Mais en tout et pour tout c'est au nom de cette vaste société que les mentors semblent agir. Dans son intérêt, tiennent-ils à rassurer ou à la rassurer. Mais les guichets de banque, les lots industriels et les passe-droits légalisés ont grandement participé à la mutation, parfois contre-nature de l'échelle des valeurs. Il suffit d'un rien pour qu'un rien puisse devenir une somme. C'est tout à fait vrai que le sens des affaires fait partie d'une science bien établie. Mais à voir des affaires se faire sans science des affaires, que faudrait-il déduire, sinon l'escroquerie, la rapine et la diablerie. L'autre, classe dite inférieure n'aspire qu'à garder un sourire, avoir un toit et un lendemain ensoleillé. Cette classe est très abondante, ses membres sont nombreux, elle forme le grand des troupes démographiques qui aspire à une vie heure et sans heurts. Cette belle vie souhaitée est un acte à fabriquer impérativement par le pouvoir. Sa mission est ainsi de rendre heureux, ses administrés. Ce bonheur là, messieurs n'est pas forcement dans l'autoroute malgré ses pistes scabreuses ou dans les centaines de logements denses et manquant de « centralité » mais parfois il se situe tout simplement dans l'égalité devant la loi, le droit pour tous et le devoir à partager. Il ne peut aussi se confiner dans l'abondance de discours creux ou de vagues promesses, encore moins de ces visites de chantiers ou ces sorties sur terrain ne semant que la poudre aux yeux. Mais bel et bien dans un langage de vérité, mauvaise soit-elle et dénué de populisme ou de flagrante démagogie. Il y a de ces ministres, de ces walis qui croient que tout ce qu'ils débitent est cru. « ahki'ha lbibit »

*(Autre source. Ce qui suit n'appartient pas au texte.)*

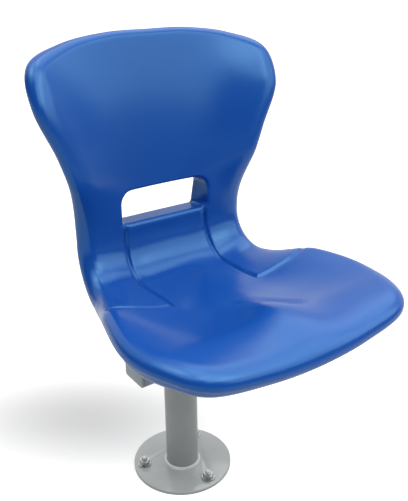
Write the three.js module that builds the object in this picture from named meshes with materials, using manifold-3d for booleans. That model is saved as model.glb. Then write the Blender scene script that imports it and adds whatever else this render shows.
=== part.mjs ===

En fin, le peuple aspire à un bonheur constitutionnel, une joie institutionnelle, une mutation du régime, et surtout un nouveau personnel en charge de lui offrir des sourires, de l'espoir et du bon rêve. C'est l'unique caractéristique rêveuse dont fait montre l'esprit éternellement chevaleresque du peuple algérien, c'est qu'il ne tire pas sur les ambulances, il ne réprimande pas les stationnés au poste de l'agonie et sait attendre.